Thailand must act quickly to stem its mounting current account deficit before it spirals into a current account crisis, says Finance Minister Ekniti Nitithanprapas.
In a post on his official Facebook page, Mr Ekniti said that while the government's emergency borrowing decree would increase public debt, the loans are necessary to accelerate Thailand's transition from fossil fuels to clean and renewable energy.
"If we fail to act now, we risk facing one crisis on top of another," he wrote, citing the fact that, after Thailand was hit by soaring oil prices in April and May, the country's current account, which had traditionally remained in surplus, swung into a deficit of nearly 500 billion baht over the past two months.
A major contributing factor was the sharp rise in the cost of crude oil and natural gas imports. If the situation persists and the geopolitical conflicts driving volatility in global oil prices continue, Thailand could face prolonged current account deficits, potentially leading to a current account crisis similar to those experienced in the past, he added.
Mr Ekniti said the government is therefore accelerating the country's energy transition by promoting the use of clean energy vehicles and biodiesel, particularly in public transport, while encouraging households to install rooftop solar systems through a comprehensive net-metering scheme that allows excess electricity to be sold back to the grid.
The government also plans to invest in upgrading the country's electricity transmission network, a key component of a nationwide smart grid. He noted that expansion of the transmission system has been limited by annual budget constraints, making it essential to accelerate investment.
"The 200-billion-baht loan may not be sufficient to finance Thailand's entire clean energy transition, but I intend for projects funded under this borrowing programme to serve as a catalyst, shortening the timeline for the urgent transition needed to strengthen the country's energy and economic security," he said.
Beyond the energy transition, Mr Ekniti said the government must also address long-standing structural weaknesses in the economy. One of the country's chronic problems, he said, is the lack of sufficient investment by both the public and private sectors over many years.
The government has designated this year as the "Year of Investment", focusing on infrastructure development, technological advancement and investment in human capital to enhance Thailand's long-term growth potential.
It also plans to remove regulatory obstacles to make investment easier, with the goal of restoring investment-led growth.
The government aims to gradually raise total investment to around 30% of GDP to strengthen Thailand's long-term economic capacity.
In recent years, Thailand has lacked the investment needed to strengthen its competitiveness. Prior to the 1997 economic crisis, total investment in Thailand accounted for as much as 40% of GDP, but the figure has declined to only 20%.

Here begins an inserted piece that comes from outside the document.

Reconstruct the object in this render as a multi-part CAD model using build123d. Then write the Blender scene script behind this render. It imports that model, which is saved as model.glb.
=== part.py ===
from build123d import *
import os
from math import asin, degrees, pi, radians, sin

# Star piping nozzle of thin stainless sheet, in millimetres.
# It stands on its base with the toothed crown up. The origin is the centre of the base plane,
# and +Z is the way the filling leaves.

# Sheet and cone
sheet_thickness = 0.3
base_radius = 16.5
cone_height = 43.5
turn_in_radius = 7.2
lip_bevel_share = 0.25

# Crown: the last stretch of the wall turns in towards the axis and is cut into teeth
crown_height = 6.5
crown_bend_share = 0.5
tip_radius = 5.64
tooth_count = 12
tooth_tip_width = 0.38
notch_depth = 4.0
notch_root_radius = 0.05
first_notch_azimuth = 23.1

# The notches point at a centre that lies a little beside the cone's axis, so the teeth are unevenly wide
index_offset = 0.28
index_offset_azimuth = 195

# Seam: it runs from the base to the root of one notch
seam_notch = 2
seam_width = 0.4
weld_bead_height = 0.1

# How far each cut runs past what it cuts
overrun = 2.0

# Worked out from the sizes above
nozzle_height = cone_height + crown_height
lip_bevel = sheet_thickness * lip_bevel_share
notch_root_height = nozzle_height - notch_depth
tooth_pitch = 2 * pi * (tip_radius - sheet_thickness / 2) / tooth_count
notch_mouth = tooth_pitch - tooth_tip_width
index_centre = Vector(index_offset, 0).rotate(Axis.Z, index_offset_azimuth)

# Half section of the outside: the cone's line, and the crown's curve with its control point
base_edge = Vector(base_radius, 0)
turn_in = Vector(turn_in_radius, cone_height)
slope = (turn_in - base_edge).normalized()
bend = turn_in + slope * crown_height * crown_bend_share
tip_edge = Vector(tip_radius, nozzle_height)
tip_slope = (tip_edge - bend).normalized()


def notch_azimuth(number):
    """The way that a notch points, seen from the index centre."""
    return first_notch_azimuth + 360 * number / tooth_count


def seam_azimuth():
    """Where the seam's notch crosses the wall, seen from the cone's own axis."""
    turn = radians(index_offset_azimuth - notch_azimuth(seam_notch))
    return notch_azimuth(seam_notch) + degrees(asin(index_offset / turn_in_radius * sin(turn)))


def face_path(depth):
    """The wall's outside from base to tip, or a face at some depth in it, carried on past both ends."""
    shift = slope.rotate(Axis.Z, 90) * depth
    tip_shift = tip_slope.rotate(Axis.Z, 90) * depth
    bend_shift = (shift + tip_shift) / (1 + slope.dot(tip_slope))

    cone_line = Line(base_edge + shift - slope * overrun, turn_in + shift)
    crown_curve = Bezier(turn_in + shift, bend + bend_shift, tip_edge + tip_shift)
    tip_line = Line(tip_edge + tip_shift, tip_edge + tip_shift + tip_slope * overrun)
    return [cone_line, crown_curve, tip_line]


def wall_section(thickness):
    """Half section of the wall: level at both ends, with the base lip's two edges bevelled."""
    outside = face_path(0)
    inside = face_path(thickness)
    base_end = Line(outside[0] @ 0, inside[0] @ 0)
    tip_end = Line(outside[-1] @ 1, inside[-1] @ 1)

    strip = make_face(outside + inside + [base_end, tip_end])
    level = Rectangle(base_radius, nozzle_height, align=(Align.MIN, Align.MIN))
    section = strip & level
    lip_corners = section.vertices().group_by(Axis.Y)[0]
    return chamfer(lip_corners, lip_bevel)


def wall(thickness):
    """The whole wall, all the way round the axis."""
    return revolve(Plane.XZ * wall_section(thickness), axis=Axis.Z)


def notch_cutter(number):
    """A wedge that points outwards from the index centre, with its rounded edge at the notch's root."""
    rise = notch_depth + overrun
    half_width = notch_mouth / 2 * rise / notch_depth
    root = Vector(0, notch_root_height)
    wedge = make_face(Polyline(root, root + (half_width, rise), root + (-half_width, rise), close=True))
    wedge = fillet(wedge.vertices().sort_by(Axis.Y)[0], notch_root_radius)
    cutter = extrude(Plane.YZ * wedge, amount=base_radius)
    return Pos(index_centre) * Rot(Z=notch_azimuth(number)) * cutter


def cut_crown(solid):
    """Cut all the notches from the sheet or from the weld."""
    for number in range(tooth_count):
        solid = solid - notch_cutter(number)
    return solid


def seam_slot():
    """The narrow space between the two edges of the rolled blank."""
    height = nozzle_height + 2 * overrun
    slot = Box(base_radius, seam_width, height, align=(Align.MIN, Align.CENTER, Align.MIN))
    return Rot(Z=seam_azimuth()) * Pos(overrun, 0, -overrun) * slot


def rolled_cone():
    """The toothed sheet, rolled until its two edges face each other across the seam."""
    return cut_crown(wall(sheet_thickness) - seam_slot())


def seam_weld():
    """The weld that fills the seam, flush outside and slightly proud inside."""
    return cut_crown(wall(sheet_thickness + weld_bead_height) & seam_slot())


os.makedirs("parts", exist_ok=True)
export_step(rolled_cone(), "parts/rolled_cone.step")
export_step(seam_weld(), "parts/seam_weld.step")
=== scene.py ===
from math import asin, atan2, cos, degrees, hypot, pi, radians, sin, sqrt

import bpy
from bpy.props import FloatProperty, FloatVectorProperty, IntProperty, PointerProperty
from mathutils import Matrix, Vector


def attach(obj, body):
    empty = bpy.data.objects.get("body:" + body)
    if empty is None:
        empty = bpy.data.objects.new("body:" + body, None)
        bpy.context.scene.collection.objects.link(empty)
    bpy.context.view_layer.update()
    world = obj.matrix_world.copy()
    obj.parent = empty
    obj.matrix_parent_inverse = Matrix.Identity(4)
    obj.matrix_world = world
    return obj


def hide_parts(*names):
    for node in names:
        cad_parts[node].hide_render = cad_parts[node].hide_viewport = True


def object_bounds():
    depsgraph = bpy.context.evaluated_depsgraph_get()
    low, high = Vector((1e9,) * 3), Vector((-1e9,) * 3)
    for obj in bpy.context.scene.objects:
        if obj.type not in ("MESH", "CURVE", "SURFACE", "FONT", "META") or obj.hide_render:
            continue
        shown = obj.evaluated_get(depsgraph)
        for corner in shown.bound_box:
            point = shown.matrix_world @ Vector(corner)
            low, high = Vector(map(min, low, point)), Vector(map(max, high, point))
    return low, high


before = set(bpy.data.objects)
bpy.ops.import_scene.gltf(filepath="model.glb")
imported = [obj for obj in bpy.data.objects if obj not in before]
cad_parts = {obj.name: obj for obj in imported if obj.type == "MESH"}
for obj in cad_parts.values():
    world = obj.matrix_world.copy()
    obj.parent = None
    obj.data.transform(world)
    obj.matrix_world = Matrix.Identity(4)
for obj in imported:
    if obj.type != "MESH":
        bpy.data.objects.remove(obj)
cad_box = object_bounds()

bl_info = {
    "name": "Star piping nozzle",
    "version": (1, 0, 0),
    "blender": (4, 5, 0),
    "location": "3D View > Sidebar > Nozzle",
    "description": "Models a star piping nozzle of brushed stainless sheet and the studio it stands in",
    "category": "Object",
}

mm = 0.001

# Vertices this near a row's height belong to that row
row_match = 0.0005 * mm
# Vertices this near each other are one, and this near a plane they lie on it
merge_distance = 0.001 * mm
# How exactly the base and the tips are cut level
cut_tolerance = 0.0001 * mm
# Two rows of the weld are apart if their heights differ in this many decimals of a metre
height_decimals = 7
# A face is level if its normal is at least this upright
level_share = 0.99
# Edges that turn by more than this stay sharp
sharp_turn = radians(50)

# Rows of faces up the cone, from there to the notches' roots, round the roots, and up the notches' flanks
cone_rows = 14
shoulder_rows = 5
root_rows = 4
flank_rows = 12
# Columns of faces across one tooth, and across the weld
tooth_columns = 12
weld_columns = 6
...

However, Mr Ekniti stressed that this new wave of investment must go beyond traditional projects and instead help restructure the economy while preparing the country for future industries.
In addition to government budget spending, he said, investment will also come from state enterprises, public-private partnership (PPP) projects and other financing mechanisms such as the Thailand Future Fund.
A key priority is attracting foreign direct investment (FDI) through the Thailand FastPass mechanism, which is expected to generate around 900 billion baht in actual investment this year.
However, he said the government's objective is not merely to increase investment figures or FDI inflows.
"The more important question is how these investments will benefit Thailand, connect Thai businesses -- especially SMEs -- to global modern manufacturing supply chains, create jobs, and improve the quality of Thailand's workforce. These objectives will shape the Board of Investment's new investment incentive strategy," he said.
Mr Ekniti said these challenges stem from deep-rooted structural weaknesses, including economic growth below potential, declining competitiveness, chronic fiscal deficits caused by revenue growth lagging behind expenditure, and years of inadequate infrastructure investment -- particularly in clean energy, which has become critical infrastructure for the modern global economy.
"If we compare the economy to a patient, it is suffering from chronic cancer, and before it has recovered, additional complications have emerged," he said.
Mr Ekniti said the government's long-term objective is to lay the foundation for a stronger and more resilient economy based on what he called the "5T" framework: Target, Transition, Transform, Transparency and Together.
The framework aims to stabilise the economy in the short term ("Stabilise Today"), turn crises into opportunities through an accelerated transition ("Transition Now"), and invest in Thailand's long-term future ("Transform for Tomorrow"), while maintaining fiscal discipline throughout.